INFORMATION SUPPLIED -
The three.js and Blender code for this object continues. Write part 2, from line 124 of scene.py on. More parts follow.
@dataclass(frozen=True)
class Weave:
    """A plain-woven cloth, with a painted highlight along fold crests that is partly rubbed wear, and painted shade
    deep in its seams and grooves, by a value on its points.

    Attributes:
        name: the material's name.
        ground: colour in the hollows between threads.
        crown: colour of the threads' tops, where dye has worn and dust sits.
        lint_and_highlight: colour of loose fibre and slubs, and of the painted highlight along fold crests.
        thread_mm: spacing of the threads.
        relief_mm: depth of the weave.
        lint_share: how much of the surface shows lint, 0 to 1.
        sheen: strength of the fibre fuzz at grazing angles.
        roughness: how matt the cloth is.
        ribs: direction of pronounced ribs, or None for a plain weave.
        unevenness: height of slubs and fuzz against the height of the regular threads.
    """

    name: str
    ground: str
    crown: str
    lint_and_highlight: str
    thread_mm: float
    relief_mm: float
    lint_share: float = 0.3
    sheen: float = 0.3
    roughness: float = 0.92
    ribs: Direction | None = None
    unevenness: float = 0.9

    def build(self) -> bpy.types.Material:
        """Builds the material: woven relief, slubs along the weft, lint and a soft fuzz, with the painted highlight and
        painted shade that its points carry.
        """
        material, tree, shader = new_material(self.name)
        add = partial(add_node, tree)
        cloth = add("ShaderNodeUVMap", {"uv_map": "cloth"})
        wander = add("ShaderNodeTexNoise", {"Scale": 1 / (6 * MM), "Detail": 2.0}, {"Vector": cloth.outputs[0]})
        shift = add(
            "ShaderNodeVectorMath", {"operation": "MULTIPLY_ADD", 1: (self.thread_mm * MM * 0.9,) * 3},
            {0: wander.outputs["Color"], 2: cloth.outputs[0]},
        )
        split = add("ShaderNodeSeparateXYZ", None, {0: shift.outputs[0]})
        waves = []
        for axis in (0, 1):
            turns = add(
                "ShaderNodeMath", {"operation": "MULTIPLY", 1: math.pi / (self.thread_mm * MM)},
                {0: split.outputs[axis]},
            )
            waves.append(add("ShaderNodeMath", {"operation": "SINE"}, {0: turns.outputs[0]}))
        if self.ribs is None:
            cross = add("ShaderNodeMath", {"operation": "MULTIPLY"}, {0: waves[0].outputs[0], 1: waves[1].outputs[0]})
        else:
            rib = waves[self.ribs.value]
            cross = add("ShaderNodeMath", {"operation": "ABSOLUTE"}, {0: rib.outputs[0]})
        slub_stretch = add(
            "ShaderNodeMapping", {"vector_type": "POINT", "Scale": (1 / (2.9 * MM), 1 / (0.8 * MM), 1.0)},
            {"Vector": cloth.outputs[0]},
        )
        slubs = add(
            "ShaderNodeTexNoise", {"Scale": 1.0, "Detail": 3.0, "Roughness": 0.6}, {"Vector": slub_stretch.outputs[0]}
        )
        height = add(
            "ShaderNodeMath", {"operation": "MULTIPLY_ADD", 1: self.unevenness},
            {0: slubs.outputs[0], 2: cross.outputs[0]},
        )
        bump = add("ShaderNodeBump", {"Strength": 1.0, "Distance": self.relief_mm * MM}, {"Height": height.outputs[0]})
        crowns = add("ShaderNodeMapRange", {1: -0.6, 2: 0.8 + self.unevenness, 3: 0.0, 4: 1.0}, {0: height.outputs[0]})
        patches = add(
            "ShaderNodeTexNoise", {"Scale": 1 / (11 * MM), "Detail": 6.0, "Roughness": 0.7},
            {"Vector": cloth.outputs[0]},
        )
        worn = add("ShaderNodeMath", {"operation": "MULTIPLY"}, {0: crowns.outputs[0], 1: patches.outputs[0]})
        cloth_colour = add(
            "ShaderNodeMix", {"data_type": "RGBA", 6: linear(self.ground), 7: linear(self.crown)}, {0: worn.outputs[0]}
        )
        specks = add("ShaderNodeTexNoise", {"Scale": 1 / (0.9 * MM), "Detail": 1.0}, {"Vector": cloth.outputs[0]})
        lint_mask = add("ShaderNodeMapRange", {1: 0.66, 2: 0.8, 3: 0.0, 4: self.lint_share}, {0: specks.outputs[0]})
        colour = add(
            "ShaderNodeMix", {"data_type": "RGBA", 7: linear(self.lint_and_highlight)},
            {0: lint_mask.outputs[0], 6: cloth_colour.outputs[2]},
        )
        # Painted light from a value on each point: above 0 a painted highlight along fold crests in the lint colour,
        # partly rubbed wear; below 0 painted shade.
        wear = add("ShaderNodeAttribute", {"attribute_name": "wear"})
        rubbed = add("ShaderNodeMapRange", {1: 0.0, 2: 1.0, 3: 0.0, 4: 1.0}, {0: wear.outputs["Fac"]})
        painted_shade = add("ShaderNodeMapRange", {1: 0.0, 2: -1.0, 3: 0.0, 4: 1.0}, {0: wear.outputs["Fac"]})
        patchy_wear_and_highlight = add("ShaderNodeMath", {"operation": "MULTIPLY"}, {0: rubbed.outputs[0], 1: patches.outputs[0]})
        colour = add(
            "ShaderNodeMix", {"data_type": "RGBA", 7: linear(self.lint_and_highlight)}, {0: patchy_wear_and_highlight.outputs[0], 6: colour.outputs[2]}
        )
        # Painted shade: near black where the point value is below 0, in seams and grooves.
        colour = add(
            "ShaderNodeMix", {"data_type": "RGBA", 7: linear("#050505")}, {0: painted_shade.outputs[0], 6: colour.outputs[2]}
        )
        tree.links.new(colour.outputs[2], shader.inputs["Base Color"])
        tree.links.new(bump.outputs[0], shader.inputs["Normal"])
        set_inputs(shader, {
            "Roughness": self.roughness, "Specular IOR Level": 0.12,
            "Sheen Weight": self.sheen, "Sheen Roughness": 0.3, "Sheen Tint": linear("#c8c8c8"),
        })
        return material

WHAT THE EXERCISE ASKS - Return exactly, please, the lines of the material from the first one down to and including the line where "unevenness: float = 0.9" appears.

TASK OUTPUT -
The three.js and Blender code for this object continues. Write part 2, from line 124 of scene.py on. More parts follow.
@dataclass(frozen=True)
class Weave:
    """A plain-woven cloth, with a painted highlight along fold crests that is partly rubbed wear, and painted shade
    deep in its seams and grooves, by a value on its points.

    Attributes:
        name: the material's name.
        ground: colour in the hollows between threads.
        crown: colour of the threads' tops, where dye has worn and dust sits.
        lint_and_highlight: colour of loose fibre and slubs, and of the painted highlight along fold crests.
        thread_mm: spacing of the threads.
        relief_mm: depth of the weave.
        lint_share: how much of the surface shows lint, 0 to 1.
        sheen: strength of the fibre fuzz at grazing angles.
        roughness: how matt the cloth is.
        ribs: direction of pronounced ribs, or None for a plain weave.
        unevenness: height of slubs and fuzz against the height of the regular threads.
    """

    name: str
    ground: str
    crown: str
    lint_and_highlight: str
    thread_mm: float
    relief_mm: float
    lint_share: float = 0.3
    sheen: float = 0.3
    roughness: float = 0.92
    ribs: Direction | None = None
    unevenness: float = 0.9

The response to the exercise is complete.